1) L’eccessiva facilità creditizia praticata da Greenspan. È bene ricordare che a momenti i tassi praticati erano addirittura negativi data un’inflazione più alta dei tassi bancari applicati agli impieghi.
2) La legge americana del ’99 (il Gramm-Leach-Bliley Financial Services Act), la più radicale riforma bancaria dagli anni della Depressione. Abolendo il regime speciale del ’33 (il Glass-Stegall Act), ha posto fine al principio della separazione tra l’attività di commercial banking e quella di investment banking, e ha limitato significativamente il potere di controllo della Federal Riserve sulle banche di investimento e gli istituti di credito ipotecario i cui organi di controllo primario sono diventati la Security Exchange Commission e i singoli Stati. Questo ha significato libertà assoluta sul piano patrimoniale e nell’utilizzo della leva finanziaria.

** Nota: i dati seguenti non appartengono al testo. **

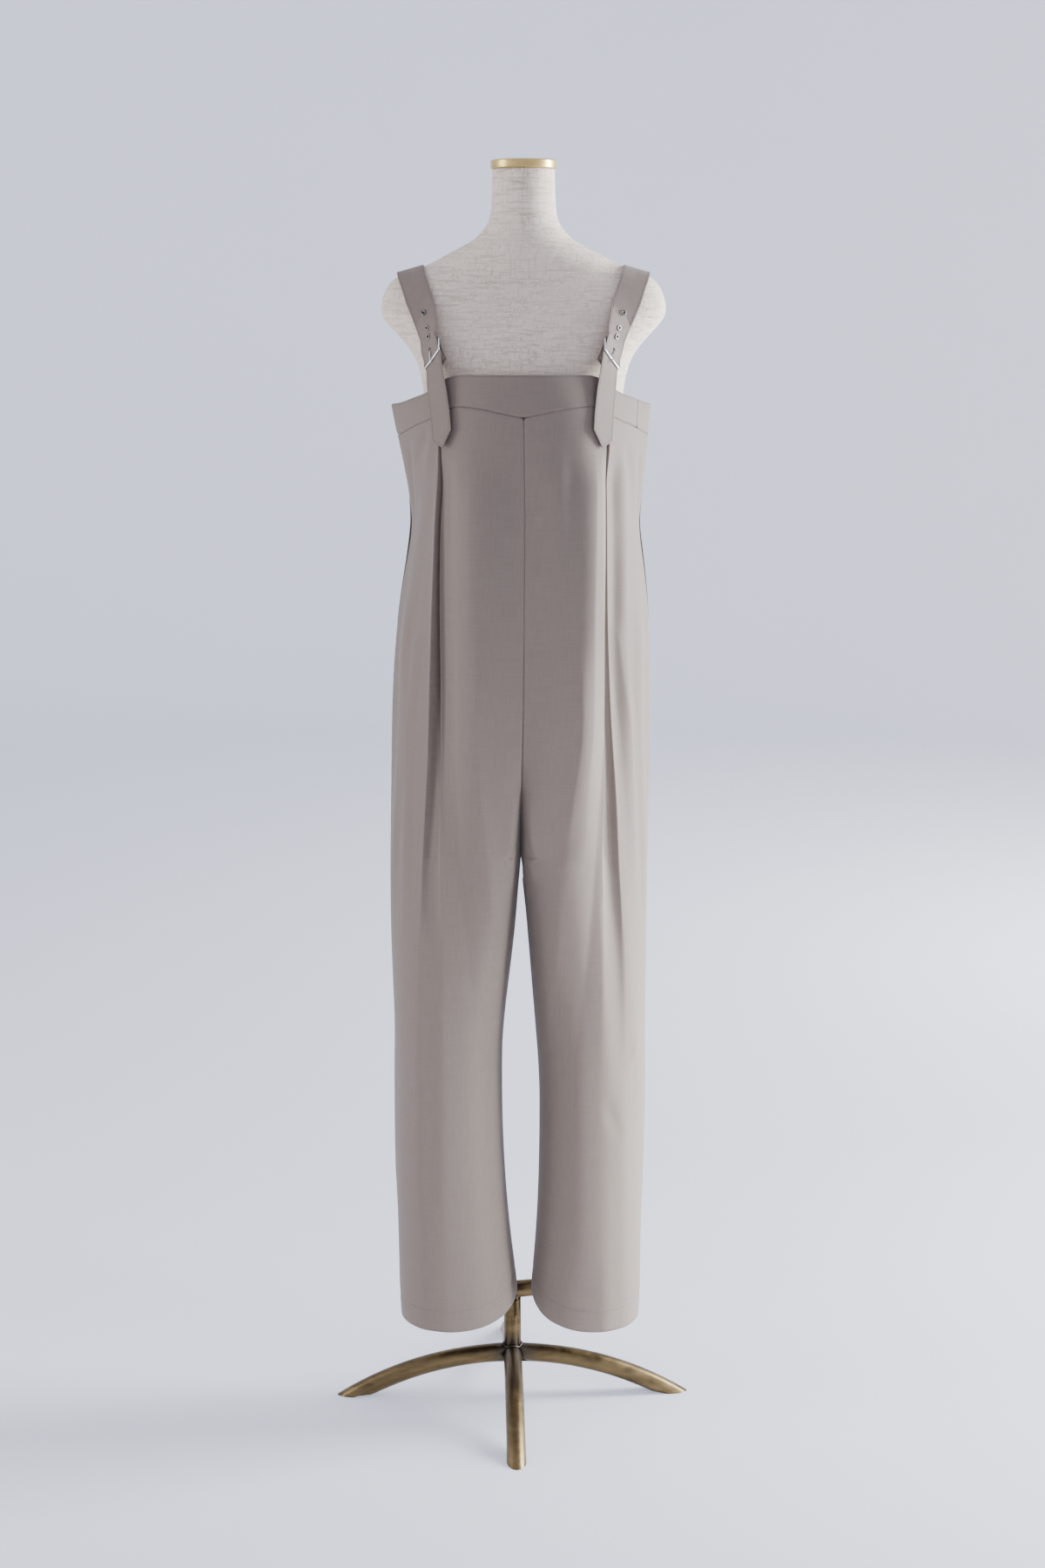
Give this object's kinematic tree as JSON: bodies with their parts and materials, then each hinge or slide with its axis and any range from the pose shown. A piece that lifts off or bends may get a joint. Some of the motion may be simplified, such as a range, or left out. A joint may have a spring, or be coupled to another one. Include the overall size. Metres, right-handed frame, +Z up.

3) La possibilità concessa negli ultimi anni alle banche di spalmare i rischi attraverso l’immissione sul mercato di prodotti finanziari collegati agli stessi (Cdo, Abs, etc.). Uno degli esempi più noti sono i mutui subprime sottoscritti da persone con un’elevata possibilità di insolvenza. La loro diffusione è stata incentivata proprio dal fatto che si potevano distribuire i rischi a essi sottostanti. È la formula conosciuta come originate to distribute, che consente di trasferire il rischio sul credito dalla banca originaria creditrice a terzi.
Se queste sono le principali cause della crisi attuale, va anche sottolineato che non hanno funzionato i sistemi di controllo e di valutazione. Chi dava gli scoring di merito, ad esempio, in realtà non aveva capito nulla della natura dei nuovi rischi. Di fronte a tale situazione, per tamponare gli effetti della crisi, la risposta dei governi e delle autorità monetarie finora è stata quella di immettere molta liquidità sul mercato e di agevolare fusioni e salvataggi arrivando a nazionalizzare alcuni istituti finanziari. Le investment bank americane sopravvissute sono state costrette a trasformarsi in banche commerciali.
Tutti gli interventi pubblici sono in ogni caso da considerare come misure tampone, ma la cura è un’altra cosa. Per questa ragione è necessario intensificare gli sforzi, in ordine di priorità, su quattro livelli d’azione:
1) Ricreare un reale clima di fiducia. Ciò può avvenire solo se riprende a funzionare un libero mercato interbancario. Quindi le banche devono ricominciare a prestarsi i soldi;
2) Favorire la finanza collegata all’economia reale. I singoli Stati adesso intervengano anche per non far mancare il credito alle aziende;
3) Spingere le banche verso una maggiore patrimonializzazione, ponendo limiti alla leva finanziaria;
4) Riscrivere le regole, purché non diventino un modo per dare agli Stati un potere improprio rispetto ai principi che governano la libertà nell’economia.
Nel clima di confusione e di panico con cui si è cercato di reagire alla crisi si nascondono pure alcuni errori insidiosi che vanno scongiurati. Anzitutto quello di demonizzare l’attività bancaria e in primis il ruolo giocato dalla finanza che anche attraverso i derivati esercita una funzione importante per lo sviluppo delle aziende produttive. Un altro errore da evitare è mettere sotto accusa il mercato, che non è un’ideologia, come ha acutamente sottolineato Ostellino sul Corriere della Sera, ma un meccanismo tecnico. Può essere comprensibile la tentazione di rifugiarsi sotto il mantello di uno Stato che incarnerebbe il bene, ma senza mercato ci sarebbe meno libertà reale per tutti. Lo dice la nostra storia: senza il rischio di migliaia di imprenditori non sarebbe stato possibile lo straordinario sviluppo che l’Occidente ha conosciuto rispetto ad altre aree del pianeta. Potrebbe insomma farsi avanti un pensiero che, speculando su fallimenti dovuti all’inadeguatezza di regole e controlli, e rincorrendo una facile demagogia sulle tutele sociali, finirebbe con lo scoraggiare una sana cultura del rischio aprendo una breccia pericolosa. Nei fatti questo significherebbe in America un ritorno al new deal e in Italia la riproposizione di Beneduce. Un preoccupante passo indietro anche sul piano sociale. Non voglio immaginare fra vent’anni giovani, della stessa età di quelli che in questi giorni hanno lasciato con gli scatoloni in mano i propri uffici alla Lehman Brothers, seduti su altri scatoloni, ma questa volta in mega uffici pubblici, senza né la preparazione né l’energia di chi oggi si sta rimboccando le maniche per ricominciare.